The latest upcoming novel from author Stacey Lee, Luck of the Titanic offers a much-needed perspective on history. While it grips too tightly on historical recreation at times, it’s an introspective study of the Titanic and the Chinese individuals who were a part of it.
Luck of the Titanic tells the story of British-Chinese acrobat Valora Luck who disguises herself as a boy to reunite with her twin brother Jamie. Her mission? To perform for a circus owner with her brother so that they both can get into America.
Lee highlights her characters exceptionally well and makes sure to emphasize the relationship between the two siblings. Valora and Jamie have different ideas of what they want from life, and this conflict is rendered from all angles. The characters on the ship have some insightful, witty dialogue and a lot more shenanigans, not to mention that Valora’s personality and backstory provide the complexity she deserves as a strong female lead.
As a novel, though, the story meanders, possibly because the premise doesn’t feel strong enough for a complete plot. Luck of the Titanic feels like it’s building up to something (the Titanic sinking), but ultimately doesn’t execute. There’s a small burgeoning romance that isn’t quite developed. The story weighs itself down in describing every element of the ship and the people on it that it’s difficult to navigate where the actual story is.
Here Lee gets a little messy in the descriptions, as if she’s gotten lost in the layout of the Titanic and doesn’t quite know where to turn. There’s so much information given about the details of the Titanic that it becomes an overload of research spread out over the page, especially when the author describes the soap that Valora uses (answer: it’s bergamot).
This rich exploration does serve to vivify the setting in certain ways. The reader journeys through the Titanic with Valora and gets to see this historical moment through a Chinese perspective. Elements of Chinese culture are simultaneously fleshed out and subtle enough that they don’t overshadow the main focus of the story.

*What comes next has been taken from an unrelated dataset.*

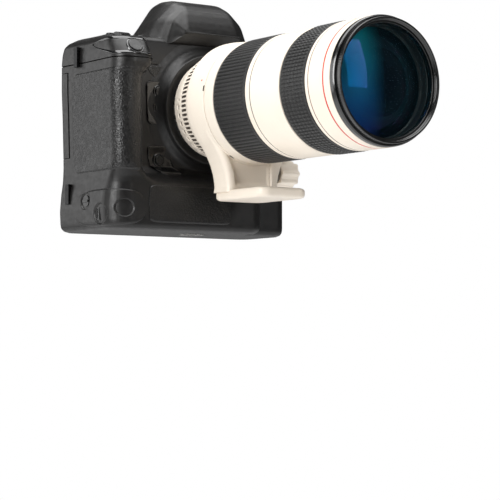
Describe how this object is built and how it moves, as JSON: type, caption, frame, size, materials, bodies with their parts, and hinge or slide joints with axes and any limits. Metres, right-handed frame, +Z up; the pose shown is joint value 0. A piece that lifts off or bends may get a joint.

Coupled with a hefty amount of familial dynamics, this idea of carving out one’s destiny is detailed in an insightful way that nuances Valora’s own motivations.
When the Titanic starts sinking, Valora states: “[I] say a prayer that a woman who looks like me will still be worth saving.” It’s a surprising but needed way of speaking about race, and it’s done so thoughtfully that it’s a tense reminder of the time period.
There’s a lot of compelling discussions about political context, especially the oft-cited notion of the American Dream faced with the reality of the Chinese Exclusion Act. While this idea could be revisited a bit more, Lee makes it clear that Valora is the center of the story. It’s a good way to delve into the intricacies of the character, and Lee does that not altogether unsuccessfully. It just seems like the story ultimately floats around in the depth of details and doesn’t fully take the time to explore them effectively.
Overall, Luck of the Titanic is a well-written look at the Titanic. Lee knows her history, and though not the most satisfactory full-length novel, it is worth reading as a deep dive into a story of Chinese people on the Titanic, a narrative that like the ship itself, feels hidden, ready to be explored. While Lee excavates part of it, it feels like there’s more to be found.